The Viking culture was not the first or the oldest. And it certainly wasn't standalone. It was another step in the cultural, anthropologic and migratory meanderings of mankind. I'd never read the Norse mythology before picking up the Neil Gaiman version. Why did I pick it up now? A combination of old curiosity and trust in Gaiman's superior storytelling abilities, mostly.
It starts with creation. All mythologies do. Light and darkness were separated (fire and ice, in this case), dry land with bodies of water, balmy climate, plants and animals a plenty, created for man (Midgard, in this case). Heavens (Asgard) above for the gods and Hell (Hel) below for the dead, who have to cross a river to get there, guarded by the hell-hound (Garm). Any of this sound familiar even without reading Norse mythology? :) In the Norse case, but unlike Christian creation myths, the different worlds are all interconnected by yggdrasil, the world tree. The ancient baltic myths called it ilmapuu, in Chinese mythology it's Kien-Mu, in Hindu creation myths Ashvattha etc.
Most of the rest of the book contains the lives and adventures of the gods, their relationships and feuds. Think Greek mythology, for instance.
In the final chapter (the Book of Revelation), we have Ragnarök. The Judgement Day. Yawm ad-Din. The dead arise. A final battle. Many gods are killed. The world goes up in flames and nothing but the ashes is left. Well, almost nothing. A man and a woman hide in the world tree, re-emerge once the fires have burned and repopulate Midgard with their kin. An important difference from the finality of the Christian doomsday.

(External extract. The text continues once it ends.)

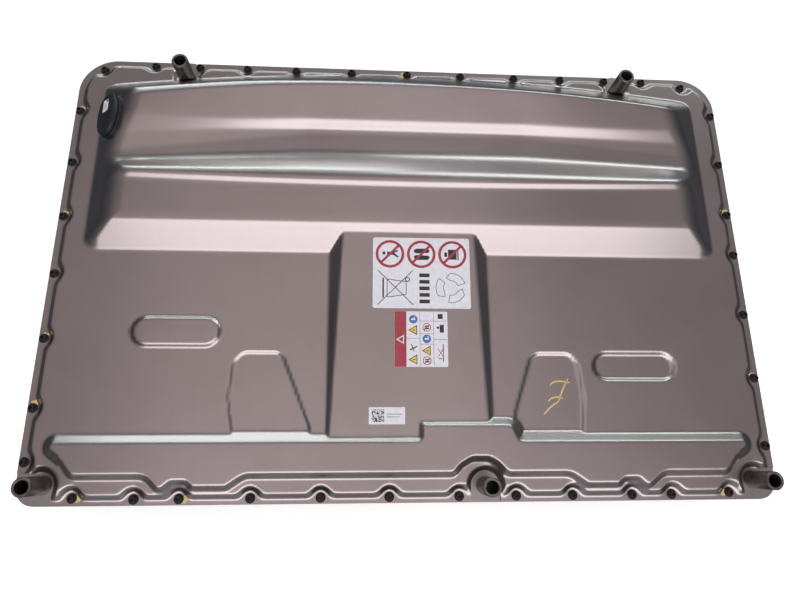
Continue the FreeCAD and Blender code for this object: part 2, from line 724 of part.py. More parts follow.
# ---- junction box -------------------------------------------------------------------------
def box_shell(z0, z1):
    return box(-BOX_HALF, BOX_HALF, back(BOX_FRONT), back(BOX_REAR), z0, z1)


def box_space(z0, z1):
    w = BOX_WALL
    return box(-BOX_HALF + w, BOX_HALF - w, back(BOX_FRONT + w), back(BOX_REAR - w), z0, z1)


def junction_box_base():
    hollow_above = box_space(BOX_FLOOR, BOX_SPLIT + 1)
    hollow_below = box_space(MODULE_BOTTOM - 1, BOX_FLOOR - 3)
    return box_shell(MODULE_BOTTOM, BOX_SPLIT).cut([hollow_above, hollow_below])


def junction_box_lid():
    """Lid, with slots in its walls where the bars pass."""
    lid = box_shell(BOX_SPLIT, BOX_TOP).cut(box_space(BOX_SPLIT - 1, BOX_TOP - BOX_WALL))
    y = back(REAR_BANK + MODULE[0] / 2 - 52)
    side_slot = box(-BOX_HALF - 5, BOX_HALF + 5, y - 10, y + 10, TERMINAL_TOP, TERMINAL_TOP + 6)
    front = back(BOX_FRONT)
    front_slots = [box(s * HV_PIN - 9, s * HV_PIN + 9, front - 5, front + 5, TERMINAL_TOP + 7,
                       TERMINAL_TOP + 15) for s in (-1, 1)]
    return lid.cut([side_slot] + front_slots)


def contactor(side):
    """Sealed main contactor: a round can on a foot, with two studs that end in fixed contacts."""
    x, y = side * CONTACTOR_X, back(CONTACTOR_BACK)
    can = cylinder(x, y, BOX_FLOOR, CONTACTOR_TOP, 26)
    foot = box(x - 30, x + 30, y - 14, y + 14, BOX_FLOOR, BOX_FLOOR + 4)
    chamber = cylinder(x, y, BOX_FLOOR + 3, CONTACTOR_TOP - 4, 22)
    studs = [cylinder(x, y + s * STUD, CONTACTOR_TOP - 4.8, STUD_TOP, 4) for s in (-1, 1)]
    return can.fuse(foot).cut(chamber).multiFuse(studs)


def contactor_armature(side):
    """Moving core, rod and contact bridge; it rises by its travel to close the circuit."""
    x, y = side * CONTACTOR_X, back(CONTACTOR_BACK)
    bridge_top = CONTACTOR_TOP - 4.8 - ARMATURE_TRAVEL - 0.2
    core = cylinder(x, y, BOX_FLOOR + 5, BOX_FLOOR + 20, 12)
    rod = cylinder(x, y, BOX_FLOOR + 19, bridge_top - 4, 3)
    bridge = box(x - 6, x + 6, y - 16, y + 16, bridge_top - 5, bridge_top)
    return fuse([core, rod, bridge])


def precharge_relay():
    """Relay with its series resistor beside it."""
    y = back(REAR_BANK + 120)
    relay = box(-14, 14, y - 18, y + 18, BOX_FLOOR, BOX_FLOOR + 28)
    resistor = box(-46, -20, y - 10, y + 10, BOX_FLOOR, BOX_FLOOR + 12)
    return Part.makeCompound([relay, resistor])


def main_fuse():
    y = back(REAR_BANK + 120)
    z = BOX_FLOOR + 18
    barrel = Part.makeCylinder(13, 44, V(32, y, z), V(1, 0, 0))
    blades = [box(x, x + 14, y - 9, y + 9, z - 1.5, z + 1.5) for x in (20, 74)]
    return fuse([barrel] + blades)


def current_sensor():
    x, y = -72.0, back(REAR_BANK + 120)
    body = box(x - 16, x + 16, y - 14, y + 14, BOX_FLOOR, BOX_FLOOR + 34)
    window = box(x - 20, x + 20, y - 8, y + 8, BOX_FLOOR + 12, BOX_FLOOR + 18)
    return body.cut(window)


# ---- electronics and connectors -----------------------------------------------------------
def battery_controller():
    """Flat control unit behind the rear modules, with cooling fins and three sockets."""
    body = box(-200, -20, back(567), back(604), 20, 62)
    fins = [box(-190 + 18 * i, -186 + 18 * i, back(569), back(602), 61, 68) for i in range(10)]
    sockets = [box(x, x + 40, back(562), back(568), 30, 50) for x in (-190, -132, -74)]
    return fuse([body] + fins + sockets)


def header(x, half_width, half_height, reach, pins, pin_r):
    """A panel connector: flange outside the front wall, shroud, and contact pins inside it."""
    wall = back(TUB_FRONT)
    inner_end = wall + TUB_WALL + 4
    flange = box(x - half_width - 8, x + half_width + 8, wall - 4, wall, HV_Z - half_height - 6,
                 HV_Z + half_height + 6)
    shroud = box(x - half_width, x + half_width, wall - reach, inner_end, HV_Z - half_height,
                 HV_Z + half_height)
    socket = box(x - half_width + 2.5, x + half_width - 2.5, wall - reach - 1, wall - 2,
                 HV_Z - half_height + 2.5, HV_Z + half_height - 2.5)
    shell = flange.fuse(shroud).cut(socket)
    contacts = [Part.makeCylinder(pin_r, 18, V(px, wall - 18, pz), V(0, 1, 0)) for px, pz in pins]
    return fuse([shell] + contacts)


def hv_connector():
    pins = [(HV_X + s * HV_PIN, HV_Z) for s in (-1, 1)]
    return header(HV_X, 28, 17, 36, pins, 4)


def lv_connector():
    pins = [(LV_X - 10 + 4 * i, HV_Z + dz) for i in range(6) for dz in (-3, 3)]
    return header(LV_X, 14, 9, 26, pins, 0.8)


def build_outside():
    save("top_cover", top_cover())
    save("cover_seal", cover_seal())
    save("tray", tray())
    for name, place in SLEEVES.items():
        save("sleeve_" + name, mounting_sleeve(place))
    for side, places in SCREW_ROWS.items():
        save("cover_screws_" + side, screw_row(places))
    save("vent_housing", vent_housing())
    save("vent_membrane", vent_membrane())
    save("vent_cap", vent_cap())
    save("label_handling", label(-52, 87, 252, 356))
    save("label_hazard", label(-21, 53, 170, 248))
    save("label_code", label(-56, -7, 93, 116))


def build_inside():
    save("cold_plate_front", cold_plate_front())
    save("cold_plate_rear", cold_plate_rear())
    save("coolant_spigots", coolant_spigots())
    save("coolant_manifold", coolant_manifold())
    cells, frame, busbars = module_cells(), module_frame(), module_busbars()
    for number, place in enumerate(module_places(), 1):
        prefix = "module_%d_" % number
        save(prefix + "cells", put(cells, place))
        save(prefix + "frame", put(frame, place))
        save(prefix + "busbars", put(busbars, place))
    save("module_bolts", module_bolts())
    save("hv_busbars", hv_busbars())
    save("junction_box_base", junction_box_base())
    save("junction_box_lid", junction_box_lid())
    for name, side in (("positive", -1), ("negative", 1)):
        save("contactor_" + name, contactor(side))
        save("contactor_armature_" + name, contactor_armature(side))
    save("precharge_relay", precharge_relay())
    save("main_fuse", main_fuse())
    save("current_sensor", current_sensor())
    save("battery_controller", battery_controller())
    save("hv_connector", hv_connector())
    save("lv_connector", lv_connector())


os.makedirs("parts", exist_ok=True)
build_outside()
build_inside()
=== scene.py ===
import json
import math
import random

import bpy
import numpy as np
from mathutils import Euler, Matrix, Vector


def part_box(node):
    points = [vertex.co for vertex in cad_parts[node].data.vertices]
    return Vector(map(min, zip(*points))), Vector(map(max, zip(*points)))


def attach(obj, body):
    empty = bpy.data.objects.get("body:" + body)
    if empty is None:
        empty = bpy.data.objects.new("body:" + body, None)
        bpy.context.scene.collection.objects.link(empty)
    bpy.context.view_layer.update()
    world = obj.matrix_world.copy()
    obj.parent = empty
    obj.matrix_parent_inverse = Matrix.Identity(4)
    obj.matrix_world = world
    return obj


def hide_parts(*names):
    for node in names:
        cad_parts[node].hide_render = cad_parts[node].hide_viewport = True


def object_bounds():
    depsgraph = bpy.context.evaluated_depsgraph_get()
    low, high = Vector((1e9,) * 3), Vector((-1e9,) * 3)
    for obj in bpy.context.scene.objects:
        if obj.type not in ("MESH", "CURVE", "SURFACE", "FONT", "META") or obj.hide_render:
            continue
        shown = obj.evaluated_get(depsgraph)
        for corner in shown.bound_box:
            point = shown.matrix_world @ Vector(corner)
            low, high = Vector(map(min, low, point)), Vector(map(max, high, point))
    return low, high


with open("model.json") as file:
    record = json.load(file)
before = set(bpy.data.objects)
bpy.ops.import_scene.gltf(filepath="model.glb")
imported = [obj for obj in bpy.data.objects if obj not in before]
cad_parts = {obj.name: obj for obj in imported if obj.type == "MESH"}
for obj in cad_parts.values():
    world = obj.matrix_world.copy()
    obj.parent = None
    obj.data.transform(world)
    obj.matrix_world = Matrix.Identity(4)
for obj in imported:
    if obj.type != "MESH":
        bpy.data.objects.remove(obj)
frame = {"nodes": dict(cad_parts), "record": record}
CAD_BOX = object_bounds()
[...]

Gaiman's is not a scientific approach to Norse mythology by any measure. It's a superb modern storyteller retelling us the oldest story of mankind, in it's Norse incarnation. Not a typical Neil Gaiman book, even though many of his previous works are saturated with references and characters of the Norse myths. Mr Wednesday, a case in point.

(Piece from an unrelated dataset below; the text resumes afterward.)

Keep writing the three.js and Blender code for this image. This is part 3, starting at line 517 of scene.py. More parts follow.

I was born in a country where Thor the thundergod was the most revered god of all. Perhaps unwittingly, but still. My birth certificate was stamped with the symbol of Mjollnir, Thor's hammer. As was my first student ID. Many other designs were proposed in the 1917 competition for Soviet symbol, including a number that featured tools or weapons (the wrench, for example, and the sword). Yevgeny Kamzolkin, author of the winning design, has not explicitly written why he chose to cross the sickle and the hammer on the coat of arms, that went on to become the national emblem of the Soviet Union. We do know, that it was Lenin himself, who dropped the sword and picked the hammer. But the rich and ancient symbolism (the red star, the rising sun) of Kamzolkin's design indicates, that the university-educated artist was no doubt aware of the semiotic meanings behind his chosen devices, including the hammer, which as a symbol of the industrial proletariat and the industry in general goes back to Slavic god Svarog, the hammer-holding god, the protector of blacksmiths, the god of heavenly fire.
“Neil Gaiman’s retelling of the Norse mythology corpus is thoroughly modern, audacious and distinctly novelistic,” writes another reviewer. Ditto. It's a story, it's all just a story.